The similarities don’t end there. When it came time for Moby to follow up with his would be sophomore “commercial” effort, he stuck (unsurprisingly) to his tried and true formula, which by that point had lost both its novelty and its soul. This spring’s 18 was flatter than week-old keg beer, but its cuts are innocuous and buzz-ridden enough that top 40 plays it anyway. As if on cue, on Tuesday David Gray dropped his sixth record (and first release since White Ladder exploded in 2000), A New Day at Midnight, with similar results. Like a Fleetwood Mac reunion, all the familiar pieces are there, but the magic is gone.
Whereas White Ladder chronicles a last gasp at holding together Gray’s failing musical career and addled personal life, A New Day at Midnight just sort of floats where its predecessor left off, unrefreshing and unevolved. The record is chock full of familiar folky-ballads and anguished moaning, but lacks the passion and urgency that made White Ladder undeniably engaging and heartfelt. The result is that, like Moby’s 18, Gray’s latest either hints at a painfully limited range that has lost its relevance (in 2000, it was a delightful throwback to the glory days of Cat Stevens amidst the static of top-40 cock-rock), or merely implicates Gray as a sell-out, as he plays it safe in order to milk this cow for as long as his name-recognition lasts.
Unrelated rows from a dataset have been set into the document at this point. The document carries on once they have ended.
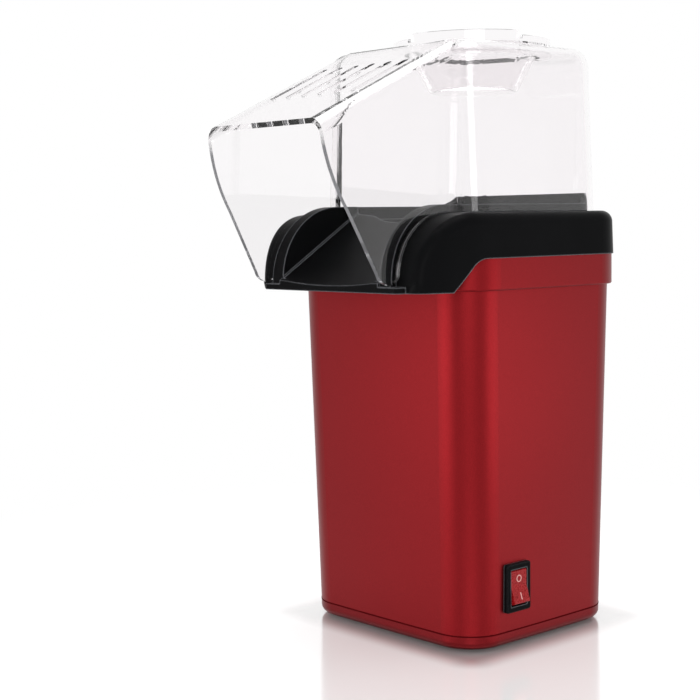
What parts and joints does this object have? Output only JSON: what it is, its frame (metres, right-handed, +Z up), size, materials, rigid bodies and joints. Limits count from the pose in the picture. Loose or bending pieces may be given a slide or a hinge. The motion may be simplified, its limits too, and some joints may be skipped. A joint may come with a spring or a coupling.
{
  "type": "popcorn maker",
  "caption": "Tabletop hot-air popcorn maker: red body column with rocker switch, black top with pouring spout, clear lift-off cover and measuring cup.",
  "frame": {"origin": "middle of the overall footprint on the plane that the feet stand on", "axes": "+Z up, +X the side that carries the switch, -Y the front, where the spout pours"},
  "size_m": [0.1166, 0.1646, 0.264],
  "materials": {
    "red_paint": "metallic red, satin gloss",
    "red_plastic": "red, satin",
    "rubber": "matte",
    "steel": "plated",
    "black_plastic": "satin black moulding",
    "aluminium": "spun",
    "mica": "pale insulating sheet",
    "resistance_wire": "oxidised wire",
    "white_plastic": "heat-resistant moulding",
    "board": "phenolic board",
    "brass": "plain",
    "red_clear": "translucent red",
    "clear_plastic": "clear moulded plastic"
  },
  "bodies": {
    "housing": {"body_shell": "red_paint", "collar_band": "red_paint", "base_cover": "red_plastic", "rubber_feet": "rubber", "base_screws": "steel", "upper_housing": "black_plastic", "housing_screws": "steel", "popping_chamber": "aluminium", "insulation_washer": "mica", "chamber_ring": "steel", "ring_screws": "steel", "heater_duct": "steel", "mica_cross": "mica", "heating_coil": "resistance_wire", "thermostat": "steel", "thermal_fuse": "white_plastic", "fan_housing": "white_plastic", "post_screws": "steel", "motor_can": "steel", "motor_end_cap": "white_plastic", "motor_screws": "steel", "rectifier_board": "board", "rectifier_diodes": "black_plastic", "switch_frame": "black_plastic", "switch_terminals": "brass", "cord_gland": "rubber"},
    "fan": {"motor_shaft": "steel", "fan_impeller": "white_plastic"},
    "rocker": {"switch_rocker": "red_clear"},
    "cover": {"clear_cover": "clear_plastic"},
    "cup": {"measuring_cup": "clear_plastic"}
  },
  "joints": [
    {"name": "fan_spin", "type": "hinge", "parent": "housing", "child": "fan", "pos_m": [0, 0.02985, 0.071], "axis": [0, 0, 1], "continuous": true},
    {"name": "rocker_tip", "type": "hinge", "parent": "housing", "child": "rocker", "pos_m": [0.05332, 0.00835, 0.026], "axis": [0, 1, 0], "range_deg": [0, 18]},
    {"name": "cover_lift", "type": "slide", "parent": "housing", "child": "cover", "axis": [0, 0, 1], "range_m": [0, 0.05]},
    {"name": "cup_lift", "type": "slide", "parent": "cover", "child": "cup", "axis": [0, 0, 1], "range_m": [0, 0.04]}
  ]
}
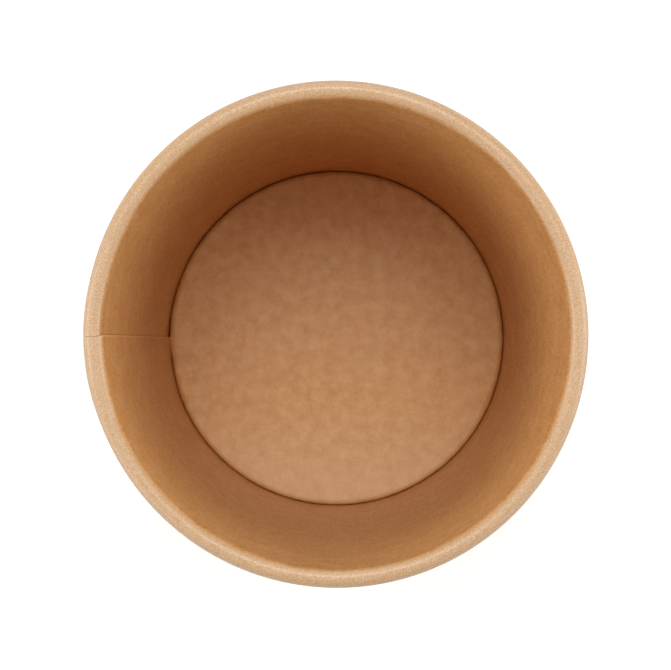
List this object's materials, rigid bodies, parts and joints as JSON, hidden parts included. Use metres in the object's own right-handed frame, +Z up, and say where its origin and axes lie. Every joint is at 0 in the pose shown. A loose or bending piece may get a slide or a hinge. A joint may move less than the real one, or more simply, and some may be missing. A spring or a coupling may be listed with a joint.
{
  "type": "paper soup container",
  "caption": "Tapered round paper soup container, open at the top, with a rolled rim, a lapped side seam and a recessed base.",
  "frame": {"origin": "middle of the foot, on the table that the container stands on", "axes": "+Z up along the container's axis. The inner edge of the side seam is at -X, and the lap lies on the -Y side of it. +Y is the top of the picture, which looks straight down"},
  "size_m": [0.0982, 0.098, 0.0992],
  "materials": {
    "kraft_wall": "satin coated brown kraft board",
    "kraft_base": "satin coated brown kraft board, a little mottled"
  },
  "bodies": {
    "root": {"side_wall": "kraft_wall", "base_disc": "kraft_base"}
  },
  "joints": []
}
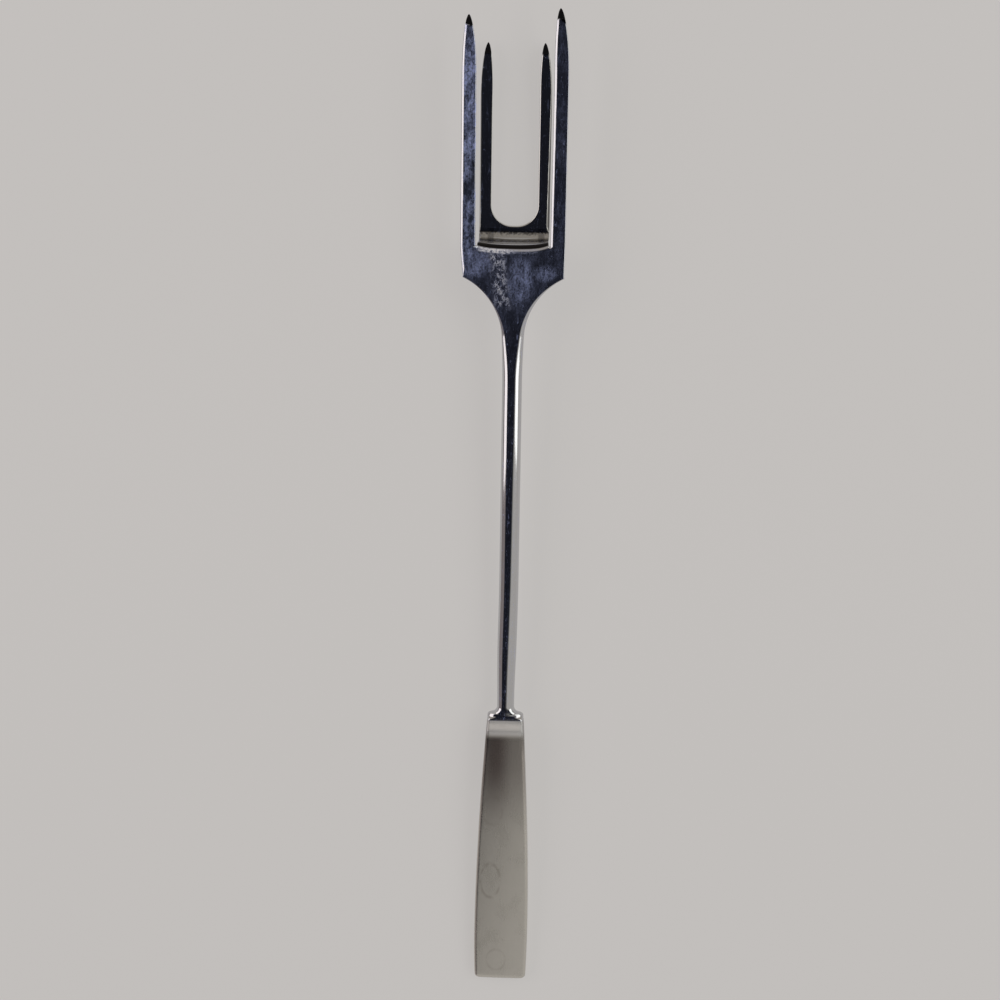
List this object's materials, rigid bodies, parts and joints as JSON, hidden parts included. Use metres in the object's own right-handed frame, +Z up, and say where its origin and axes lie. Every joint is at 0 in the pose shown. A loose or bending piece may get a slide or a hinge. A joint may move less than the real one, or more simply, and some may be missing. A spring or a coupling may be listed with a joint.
{
  "type": "carving fork",
  "caption": "Steel carving fork made in one piece, with tines in front and more behind on a folded shelf, a slim round shaft and a flat satin handle.",
  "frame": {"origin": "middle of the fork's length and width, on the surface that the fork lies on", "axes": "+Y from the handle to the tips of the tines, +X to the fork's right seen from its polished front, +Z up out of that front"},
  "size_m": [0.0334, 0.3298, 0.0176],
  "materials": {
    "steel": "mirror polish on the shaft, the head and the tines, worn with fine scratches, and satin on the handle"
  },
  "bodies": {
    "root": {"carving_fork": "steel"}
  },
  "joints": []
}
Either way, A New Day at Midnight is a pale shadow of its predecessor at best, or a sad grab at some big-label cash at worst. To say that the record is unbearable, however, is slightly misleading. Indeed, the inert grooves don’t offend the ear, and standard Gray fodder like “Freedom,” “The Other Side” and “Easy Way to Cry” will sooth the average adult-contemporary fan and forays into bluegrass on “Caroline” will mollify the hipster Wilco neophytes out there. Indeed, A New Day at Midnight is ultimately a pleasant listen and admirable effort if taken out of context. Unfortunately, against the backdrop of genre contemporaries Dave Matthews, Ben Harper and their ilk, who seem to improve and develop with age, this songwriter’s latest exists merely as a eulogy for what could have been.